Serpents of Austronesia

A Māori dragon-serpent or taniwha (purple)

A Cham dragon-serpent or nag(a) (beige)

Serpents of Austronesia

One of the interesting things about Austronesian -speakers and people is the symbol of the serpent. One of the reasons why its a bit odd is because the serpent appears in art and in legends in the Eastern part of Austronesia (Hawai`i, Aotearoa-New Zealand, Tahiti, and Rapanui)–places that do not have snakes at all. In Austronesia, its depiction goes back to the BC era (thus predating the Aztecs and Mayans) and basically has the same characteristics and style. Normally the serpent (taniwhā in Māori, kihā in Hawaiian, naga in parts of Southeast Asia, etc) is depicted with hands (3 to 4 fingers), aquatic, and with a beak-like mouth.

In legends, the serpent is often a shape shifter and can be good or bad.

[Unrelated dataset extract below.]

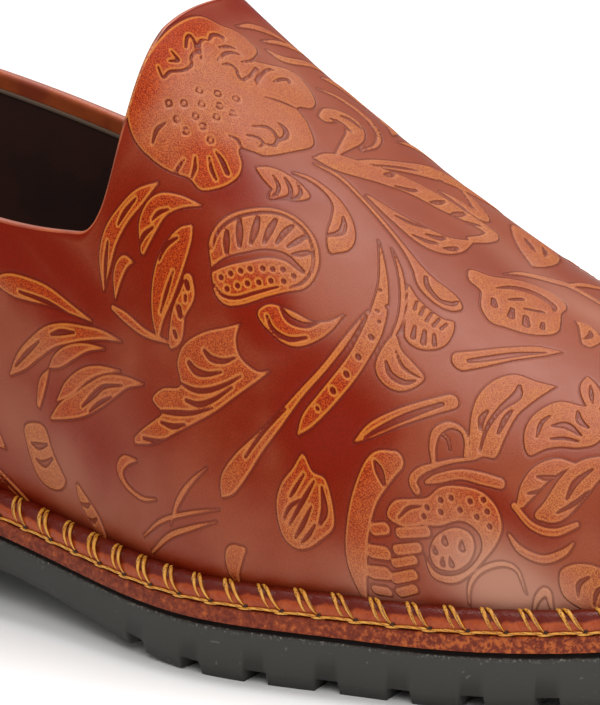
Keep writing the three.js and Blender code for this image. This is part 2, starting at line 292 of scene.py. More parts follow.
BANDED_LEAF = [
    raised((160, 8, 1.0), (160.2, 5, 1.8), (162.5, 2.7, 2.1), (165, 5.5, 1.6), (166, 10, 1.0),
        (166.8, 15.2, .2)),
    cut((160.6, 3.4, .15), (162, 2.1, .5), (164.2, 1.8, .2)),
    cut((160.6, 6.6, .2), (162, 5.5, .55), (164.1, 5.3, .2)),
    raised((154.6, 1.2, .2), (157.5, -1.6, .5), (162, -2.8, .6), (166, -1, .5), (168, 3, .4), (168, 8, .2)),
]
RIDGE_LANCE = [
    raised((169, 14, .3), (171, 8.5, 1.0), (174, 1.5, 1.5), (177, -4.5, 2.0), (181, -9.5, 1.6),
        (185, -13, .3)),
    cut((176.2, 3.3, .15), (178, 0, .5), (178, -3.2, .2)),
    cut((170.5, 11, .1), (173.4, 3.6, .25), (175, 0, .1)),
    raised((180, .4, .2), (183, -1, .8), (187, -2.3, 1.3), (185, -4.4, 1.2), (181, -6.2, .5)),
    cut((181.6, -3.4, .2), (184, -2.9, .35), (185.6, -3, .15)),
]
FOLDED_LEAF = [
    raised((165.3, 19.6, .3), (168, 16.4, 2.2), (172.5, 11.5, 2.3), (177, 6.8, 2.4), (182, 3.8, 2.4),
        (187, 1.2, 1.6), (190.6, .2, 1.3), (191.2, 3.2, 1.0), (190.4, 7, .8)),
    cut((174, 6.8, .2), (173.9, 8.4, .55), (173.6, 9.4, .25)),
    cut((178.4, 6, .2), (177.8, 7.8, .4), (176.2, 10, .2)),
    cut((182, 2.4, .2), (181.8, 4.6, .5), (181.3, 6.2, .2)),
    cut((185.4, 1, .3), (185.1, 3, .6), (184.8, 5.4, .2)),
    cut((188.6, .6, .15), (187.4, 2.7, .35), (186, 4.6, .15)),
    raised((190.7, 8, .5), (189.8, 12.6, 1.9), (187, 16, 2.9), (181.5, 17.6, 1.7), (175.5, 18.2, .4)),
    cut((190.6, 12.4, .2), (190.4, 13.8, .5), (189.6, 15.4, .2)),
    cut((188, 12.5, .25), (187.6, 14, .5), (186, 15.6, .2)),
    cut((188.4, 15.4, .15), (187, 17.2, .4), (184.8, 18.5, .15)),
    cut((185, 14.2, .15), (182.8, 16.2, .35), (180.6, 17.4, .15)),
]
TAILED_DROP = [
    raised((166, 21, .2), (170, 19.3, .5), (175, 19.9, .45), (181, 21.4, .5), (186, 23.1, .6),
        (190, 25, 1.2), (193.2, 26.5, 2.3), (196.5, 26.5, 2.5), (198.2, 26.2, 1.4)),
    cut((191.6, 25.3, .3), (193, 27, .45), (195.8, 27.8, .4), (197.8, 26.6, .45), (198.2, 25.2, .2)),
]
COMMA_DROP = [
    raised((164.8, 26.4, .2), (167.5, 24.9, .5), (171, 24.6, .7), (174, 25.8, 1.2), (176.3, 28.5, 2.1),
        (177.5, 31.5, 2.4), (177.6, 34.2, 1.2), (177.8, 35.8, .15)),
    cut((175.6, 27.2, .2), (176.6, 28.7, .5), (176.9, 30.7, .5), (175.6, 33.2, .15)),
]
COMMA_LEAF = [
    raised((160, 31.1, .4), (163, 30.4, 2.1), (166, 29.9, 2.5), (168.4, 28.9, 1.1)),
    raised((165.6, 31, 1.8), (164.4, 34.4, .4)),
    cut((164.2, 28.7, .15), (166, 29.8, .35), (166.8, 31.5, .3), (165.6, 33.5, .1)),
    cut((162.4, 30, .1), (164.3, 31.1, .3), (164.9, 32.8, .25), (164.5, 34.2, .1)),
    cut((166.4, 27.9, .1), (167.8, 29, .3), (167.9, 30.6, .25), (166.9, 32.3, .1)),
]
POD_RIM = (
    (171, 34.3), (174.5, 35.5), (177, 38.5), (177.9, 42), (177.3, 45.3), (175, 48), (172, 51.5), (169, 55),
    (166, 57.2), (163.2, 56.9), (161.5, 54.6), (160.2, 52.3), (158.6, 49.6), (158.6, 46.3), (159.8, 43),
    (162, 39.8), (165, 36.6), (168, 34.8),
)
POD = [
    raised(*POD_RIM), cut((159.6, 50.2, .1), (159.5, 46.6, .22), (160.9, 43, .22), (163.2, 39.8, .22),
        (166, 37, .22), (169, 35.5, .22), (172.5, 35.7, .22), (175.4, 38, .22), (176.8, 41.6, .22),
        (176.4, 44.8, .2), (175, 47, .1)),
    cut((161, 53.4, .3), (163, 50.4, .65), (166, 47.2, .75), (169, 44.2, .75), (172, 42.6, .7),
        (175.6, 42.7, .4)),
    cut((160.9, 45.6, .35), (161.6, 47.4, .6), (162.4, 49, .35)),
    cut((162, 42.2, .35), (163, 44.3, .65), (164, 46.4, .35)),
    cut((164.6, 39.6, .4), (165.2, 42, .65), (165.6, 44.6, .3)),
    cut((167.3, 37.6, .35), (167.4, 40.4, .6), (167.6, 43, .25)),
    cut((170.2, 36.4, .3), (169.7, 38.6, .5), (169.5, 41.4, .25)),
    cut((172.8, 36.6, .35), (172.2, 38.6, .45), (171.4, 40.6, .2)),
    cut((174.9, 38.6, .35), (173.9, 40, .5), (172.8, 41.2, .2)),
    cut((162.4, 55.4, .1), (164.5, 56.1, .2), (167.2, 54.9, .2), (170.2, 51.7, .2), (173.2, 48.3, .1)),
] + dots(.42, (174.7, 44.6), (172.6, 44.9), (171, 46.1), (173.6, 46.7), (169.4, 47.2), (171.6, 48.2),
    (167.4, 48.8), (169.8, 49.9), (166, 50.2), (168, 51.4), (164.5, 51.8), (166.5, 52.9), (163.1, 53.5),
    (164.9, 54.6))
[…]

It is also seen as being immortal and in some cases, an ancestral guardian spirit for a particular royal family or tribe. With the Chams of Viet Nam and Cambodia, the naga was one of the major symbols of the Champa Kingdom and a protector of their people. Among the Māori of Aotearoa (New Zealand), it is also not uncommon to see serpents decorated in the beams (or ribs) of a marae or ceremonial meeting house. The Waikato iwi or tribe in the western part of Aotearoa is said to have been protected by eight taniwhā, which is why they could never be conquered.
In the island of Mindanao in southern Philippines, in the house beams of the houses of the Maranao, the
naga is often depicted in house beams as a protector, though due to Islamization the depiction has become more abstract than it used to be. Also in Mindanao, according to the John Garvin’s Manobos of Mindanao (published by the US National Academy of Science in 1931):

The story of the creation of the world varies throughout the Agúsan Valley. In the district surrounding Talakógon creation is attributed to Makalídung, the first great Manóbo. The details of his work are very meager. He set the world up on posts, some say iron posts, with one in the center. At this central post he has his abode, in company with a python, according to the version of some, and whenever he feels displeasure toward men he shakes the post, thereby producing an earthquake and at the same time intimating to man his anger. It is believed that should the trembling continue the world would be destroyed.

In the same district it is believed that the sky is round and that its extremities are at the limits of the sea. Somewhere near these limits is an enormous hole called “the navel of the sea,” through which the waters descend and ascend. This explains the rise and the fall of the tide.

In Hawai`i, on the other hand, kihā were sometimes depicted in petroglyphs and in hula particularly on the island of Moloka`i. One of the patron deities of King Kamehameha I was a deity known as Kihāwahine (“Dragon Woman”). This deity was said to be shape shifter who appeared as a green dragon and in a green sarong as a woman. The devotees and priestesses (males were not allowed to become priests under this deity) normally refrained from wearing green in deference to her when approaching one of her shrines. One of the major attributes of this particularly deity was that her favored priestesses and devotees were said to have the power of prophesy and be able to shape shift–attributes a warrior-king like King Kamehameha would have desired.